Six years with the 4.9 kernel

Posted Jan 16, 2023 21:55 UTC (Mon) by neggles (subscriber, #153254) [Link] (1 responses)

You're assuming that configuration changes are being made, and that it's even possible to make them, which is very much not the case for HPC-type systems; those nodes are almost always generic, non-persistent, network-booted machines that you *can't* log into, with their configuration pushed from a central management system, and they're generally isolated from the internet (thus mitigating the vast majority of security issues). High uptime is not inherently bad across all systems.

Six years with the 4.9 kernel

Posted Jan 17, 2023 9:34 UTC (Tue) by farnz (subscriber, #17727) [Link]

If it's impossible to make configuration changes, then it's impossible to get a new workload onto the system, or even new data to process. This surprises me - while I don't work in HPC, I was under the impression that HPC systems get new workloads and data provided on a fairly regular basis after construction.

Given this, regular reboots (which imply short uptimes) are one way to force change management to be done properly - because configuration that's not persisted is lost every time the system reboots. It's not the only way; if the system administrators are suitably disciplined, and the only way for non-administrators to get access is to submit jobs via tooling (e.g. running qsub) that takes care of ensuring that changes do not persist between jobs, then you've got change management that way, and don't need regular reboots.

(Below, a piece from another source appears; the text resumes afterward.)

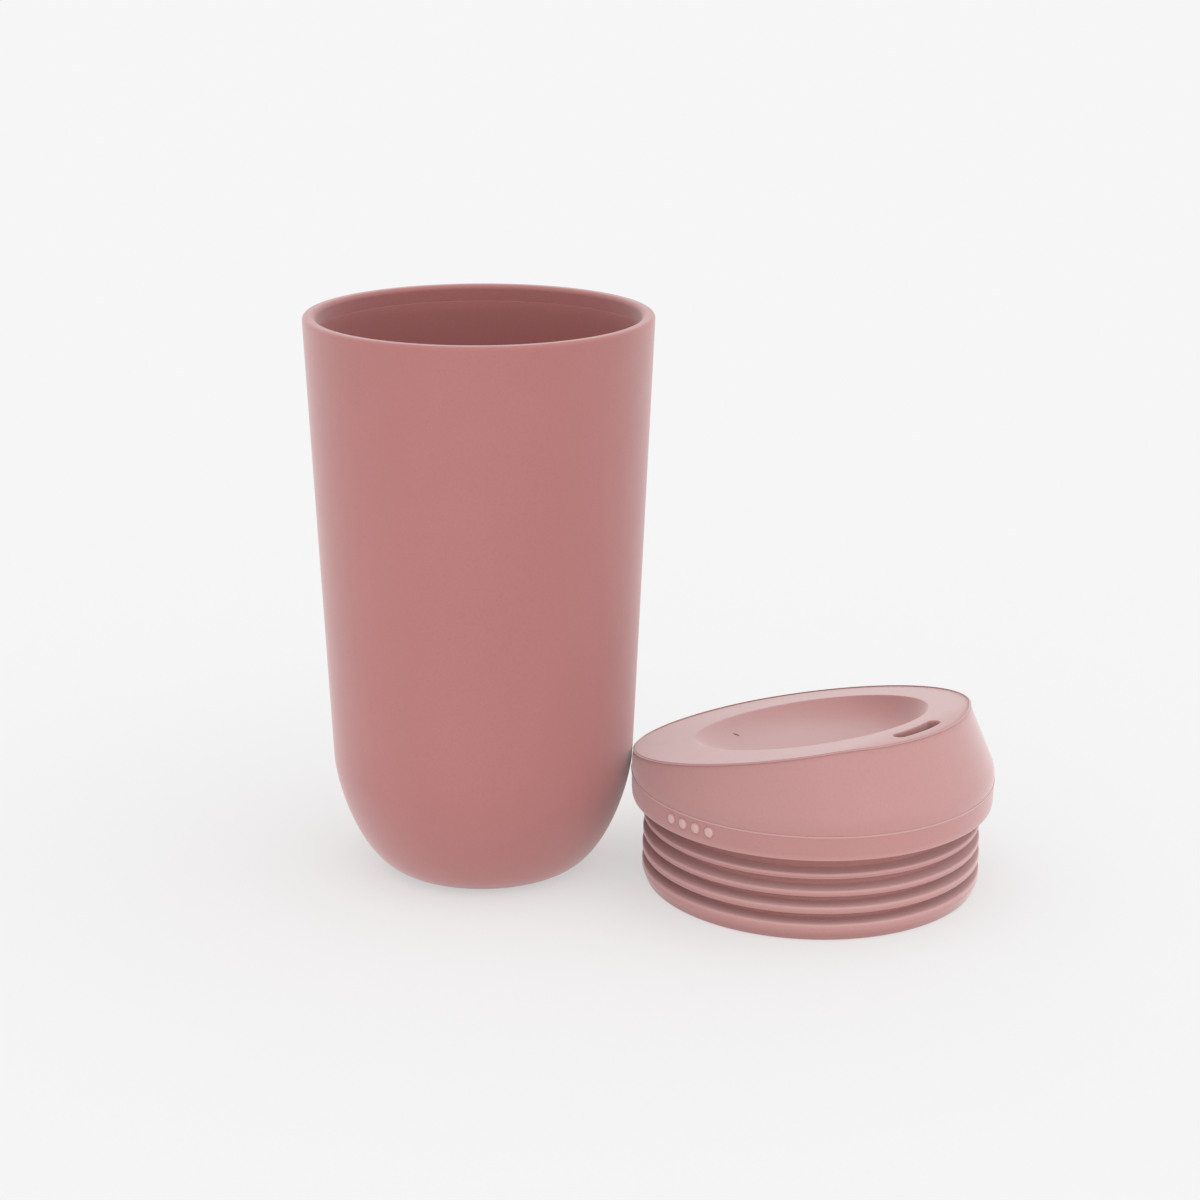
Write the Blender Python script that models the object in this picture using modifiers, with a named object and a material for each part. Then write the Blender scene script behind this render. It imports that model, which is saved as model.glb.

Six years with the 4.9 kernel

Posted Jan 16, 2023 9:14 UTC (Mon) by jtaylor (subscriber, #91739) [Link]

Is there any evidence that this is really the case?

At work I maintain ~1000 hardware servers which are restarted weekly and a couple hundred which are not, we see no difference in hardware failure.

Privately my home pc is rebooted often several times a day and they have all lasted ~5-7 years before being replaced due to being outdated, not failed.